Love doesn't always win in the moment. But it's the only thing that wins in the end. Charlie Kirk's voice is silent now, but the call to love…even our enemies, especially our enemies…echoes on.
That's the Gospel. That's the hope. That's what we owe each other, no matter how much we disagree.
Even Charlie Kirk. Especially Charlie Kirk.
I know this is complicated territory. Many of you have been wounded by words like Charlie's, and others found hope in his message. Some of you are grieving today, others are conflicted about feeling anything at all. I'd love to hear your thoughts…how do we navigate loving people whose faith expressions have hurt us? How do we hold space for both grief and honesty? What does it look like to follow Jesus in moments like these?
I understand the complexity of emotions here, but still believe human life must be held in regard and valued. Violence should not be applauded, or tolerated.
The path we are slithering down, is no longer a slippery slope. It’s a diamond ski run. We should all be terrified at where we’re heading and what we’ve become.
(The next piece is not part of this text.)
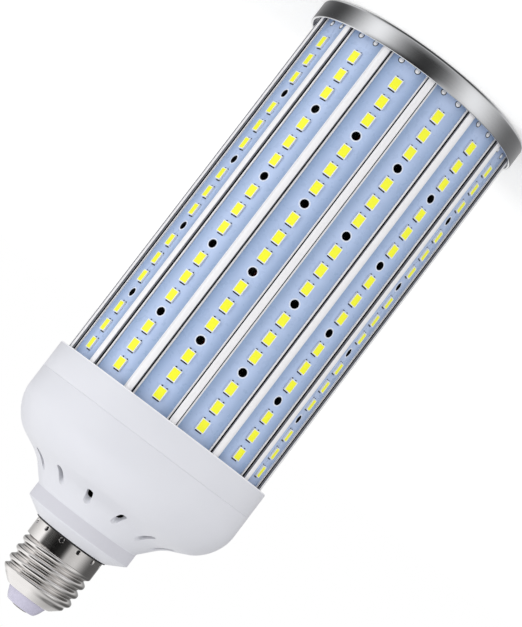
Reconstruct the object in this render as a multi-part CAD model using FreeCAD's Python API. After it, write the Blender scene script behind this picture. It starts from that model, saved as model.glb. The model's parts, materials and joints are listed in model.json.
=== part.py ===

I am far away from all this, in South Africa, but have two comments. I am not sure we properly critique what "being His" means. This view that we are Jesus' regardless of what we do seems a bit loose and untested. I would like to see this idea tested. Yes, we are to love everyone. Yes, Jesus loved everyone. But can we say he never rejected anyone, and won't ever? Its a bit more complicated for me. Second, there is truth in what you reap you sow. So why is this reaping wrong if what was sown is anger and hatred? Again, more of a critique, please. Perhaps a third comment. Is there, I wonder, a genuine understanding of the effects of the discord sown among the targeted by people like Kirk. We speak of hurt, but do we really understand how damaging years of being at the sharp end of comments from this peanut gallery have been? Real things were said and felt, and this is a not unexpected outcome - even if a very sad one.